## Description of the task
Below is a block of records; repeat each one exactly.

## Provided data

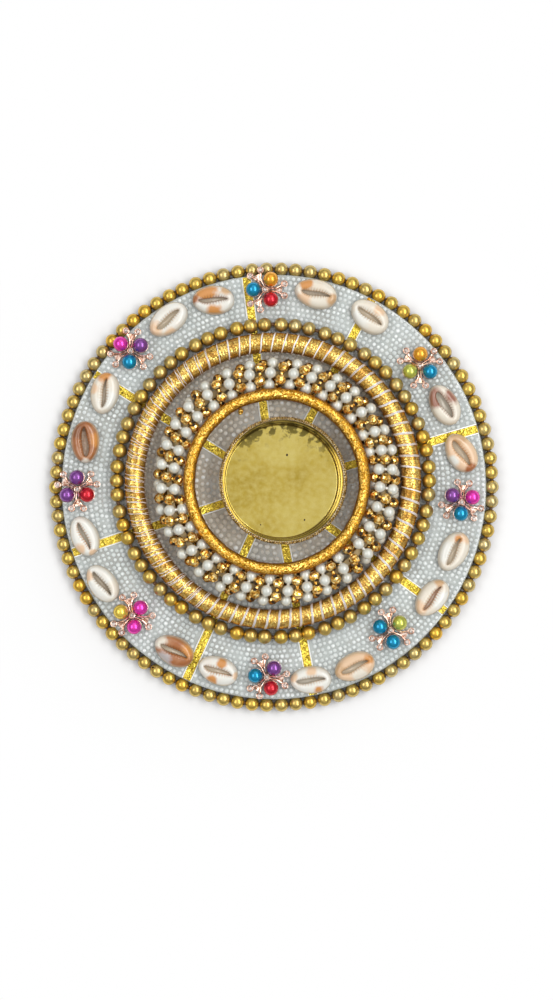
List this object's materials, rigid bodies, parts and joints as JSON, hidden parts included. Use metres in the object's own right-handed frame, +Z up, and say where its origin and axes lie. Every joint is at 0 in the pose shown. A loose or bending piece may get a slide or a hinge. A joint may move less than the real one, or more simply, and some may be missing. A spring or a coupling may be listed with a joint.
{
  "type": "diya plate",
  "caption": "Round ritual lamp plate: a resin-coated pearl board edged with beads, set with cowries and flower charms, with wound rings about a shallow gilt cup.",
  "frame": {"origin": "middle of the board's flat underside, on the surface that the plate stands on", "axes": "+Z up through the plate, +X to the right and +Y away from a person who looks down on it"},
  "size_m": [0.2032, 0.2032, 0.021],
  "materials": {
    "board": "plain fibreboard",
    "seed_pearls": "pearly",
    "glitter": "gold glitter",
    "resin": "clear gloss",
    "matte_gold": "matte gold plated bead",
    "gold_foil": "gold foil",
    "silver_thread": "metallic thread",
    "core": "plain",
    "pearl": "pearl gloss",
    "copper_gold": "bright faceted gold plating",
    "gilt": "polished",
    "gold_cord": "metallic cord",
    "shell": "polished shell",
    "rose_gold": "rose gold plating"
  },
  "bodies": {
    "root": {"base_board": "board", "pearl_field_1": "seed_pearls", "pearl_field_2": "seed_pearls", "pearl_field_3": "seed_pearls", "pearl_field_4": "seed_pearls", "pearl_field_5": "seed_pearls", "pearl_field_6": "seed_pearls", "pearl_field_7": "seed_pearls", "pearl_field_8": "seed_pearls", "glitter_strip_1": "glitter", "glitter_strip_2": "glitter", "glitter_strip_3": "glitter", "glitter_strip_4": "glitter", "glitter_strip_5": "glitter", "glitter_strip_6": "glitter", "glitter_strip_7": "glitter", "glitter_strip_8": "glitter", "resin_coat": "resin", "rim_bead_string": "matte_gold", "inner_bead_string": "matte_gold", "foil_bangle": "gold_foil", "zari_winding": "silver_thread", "core_ring": "core", "pearl_winding": "pearl", "gold_winding": "copper_gold", "glitter_ring": "glitter", "cup": "gilt", "cup_trim_cord": "gold_cord", "cowrie_1": "shell", "cowrie_2": "shell", "cowrie_3": "shell", "cowrie_4": "shell", "cowrie_5": "shell", "cowrie_6": "shell", "cowrie_7": "shell", "cowrie_8": "shell", "cowrie_9": "shell", "cowrie_10": "shell", "cowrie_11": "shell", "cowrie_12": "shell", "cowrie_13": "shell", "cowrie_14": "shell", "cowrie_15": "shell", "cowrie_16": "shell", "flower_charm_1": "rose_gold", "flower_charm_2": "rose_gold", "flower_charm_3": "rose_gold", "flower_charm_4": "rose_gold", "flower_charm_5": "rose_gold", "flower_charm_6": "rose_gold", "flower_charm_7": "rose_gold", "flower_charm_8": "rose_gold"}
  },
  "joints": []
}
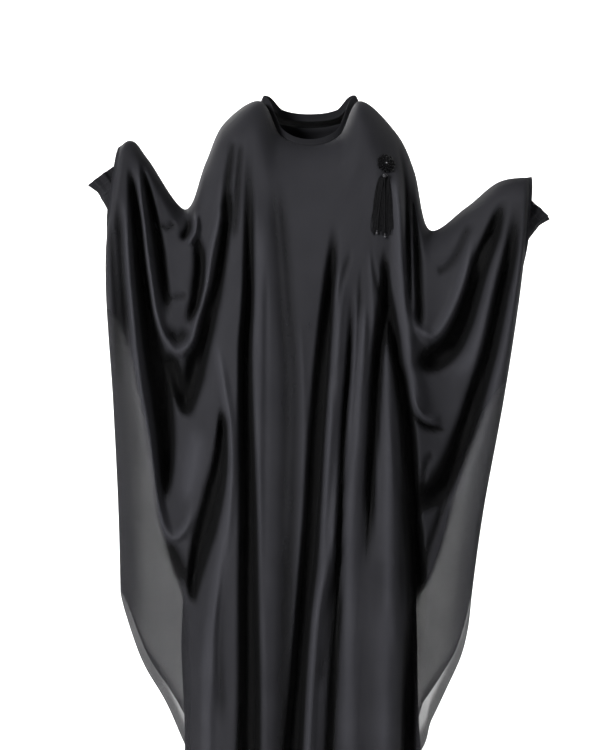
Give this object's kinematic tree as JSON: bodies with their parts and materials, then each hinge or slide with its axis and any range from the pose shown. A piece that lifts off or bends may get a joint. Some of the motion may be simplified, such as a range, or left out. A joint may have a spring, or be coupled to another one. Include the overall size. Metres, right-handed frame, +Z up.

## Complete output
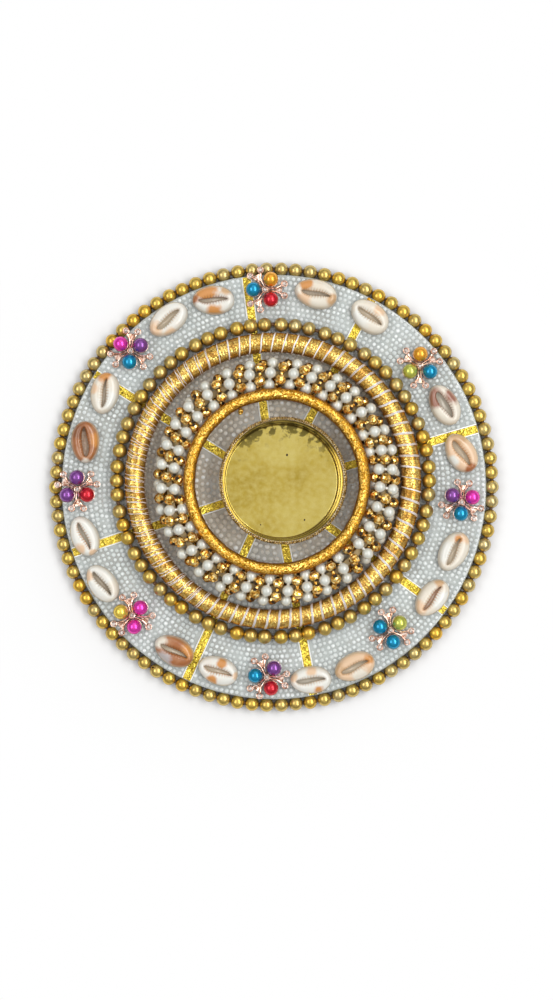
List this object's materials, rigid bodies, parts and joints as JSON, hidden parts included. Use metres in the object's own right-handed frame, +Z up, and say where its origin and axes lie. Every joint is at 0 in the pose shown. A loose or bending piece may get a slide or a hinge. A joint may move less than the real one, or more simply, and some may be missing. A spring or a coupling may be listed with a joint.
{
  "type": "diya plate",
  "caption": "Round ritual lamp plate: a resin-coated pearl board edged with beads, set with cowries and flower charms, with wound rings about a shallow gilt cup.",
  "frame": {"origin": "middle of the board's flat underside, on the surface that the plate stands on", "axes": "+Z up through the plate, +X to the right and +Y away from a person who looks down on it"},
  "size_m": [0.2032, 0.2032, 0.021],
  "materials": {
    "board": "plain fibreboard",
    "seed_pearls": "pearly",
    "glitter": "gold glitter",
    "resin": "clear gloss",
    "matte_gold": "matte gold plated bead",
    "gold_foil": "gold foil",
    "silver_thread": "metallic thread",
    "core": "plain",
    "pearl": "pearl gloss",
    "copper_gold": "bright faceted gold plating",
    "gilt": "polished",
    "gold_cord": "metallic cord",
    "shell": "polished shell",
    "rose_gold": "rose gold plating"
  },
  "bodies": {
    "root": {"base_board": "board", "pearl_field_1": "seed_pearls", "pearl_field_2": "seed_pearls", "pearl_field_3": "seed_pearls", "pearl_field_4": "seed_pearls", "pearl_field_5": "seed_pearls", "pearl_field_6": "seed_pearls", "pearl_field_7": "seed_pearls", "pearl_field_8": "seed_pearls", "glitter_strip_1": "glitter", "glitter_strip_2": "glitter", "glitter_strip_3": "glitter", "glitter_strip_4": "glitter", "glitter_strip_5": "glitter", "glitter_strip_6": "glitter", "glitter_strip_7": "glitter", "glitter_strip_8": "glitter", "resin_coat": "resin", "rim_bead_string": "matte_gold", "inner_bead_string": "matte_gold", "foil_bangle": "gold_foil", "zari_winding": "silver_thread", "core_ring": "core", "pearl_winding": "pearl", "gold_winding": "copper_gold", "glitter_ring": "glitter", "cup": "gilt", "cup_trim_cord": "gold_cord", "cowrie_1": "shell", "cowrie_2": "shell", "cowrie_3": "shell", "cowrie_4": "shell", "cowrie_5": "shell", "cowrie_6": "shell", "cowrie_7": "shell", "cowrie_8": "shell", "cowrie_9": "shell", "cowrie_10": "shell", "cowrie_11": "shell", "cowrie_12": "shell", "cowrie_13": "shell", "cowrie_14": "shell", "cowrie_15": "shell", "cowrie_16": "shell", "flower_charm_1": "rose_gold", "flower_charm_2": "rose_gold", "flower_charm_3": "rose_gold", "flower_charm_4": "rose_gold", "flower_charm_5": "rose_gold", "flower_charm_6": "rose_gold", "flower_charm_7": "rose_gold", "flower_charm_8": "rose_gold"}
  },
  "joints": []
}
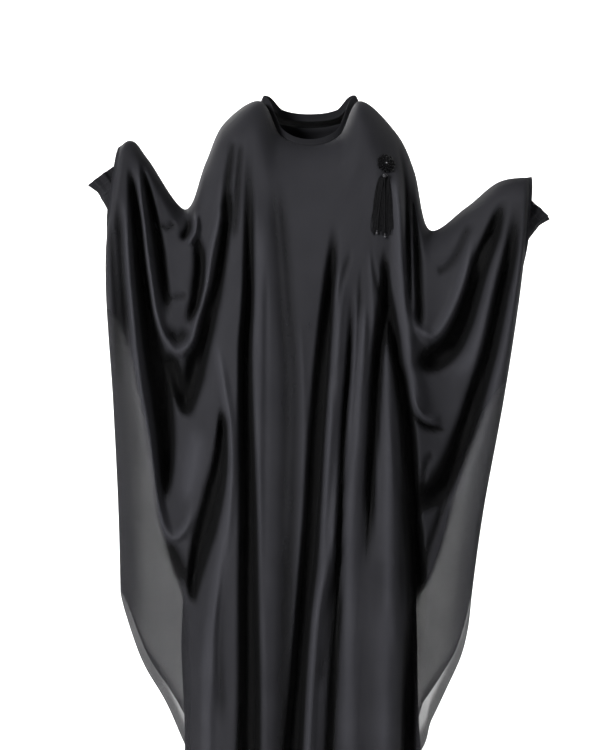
Give this object's kinematic tree as JSON: bodies with their parts and materials, then each hinge or slide with its axis and any range from the pose shown. A piece that lifts off or bends may get a joint. Some of the motion may be simplified, such as a range, or left out. A joint may have a spring, or be coupled to another one. Include the overall size. Metres, right-handed frame, +Z up.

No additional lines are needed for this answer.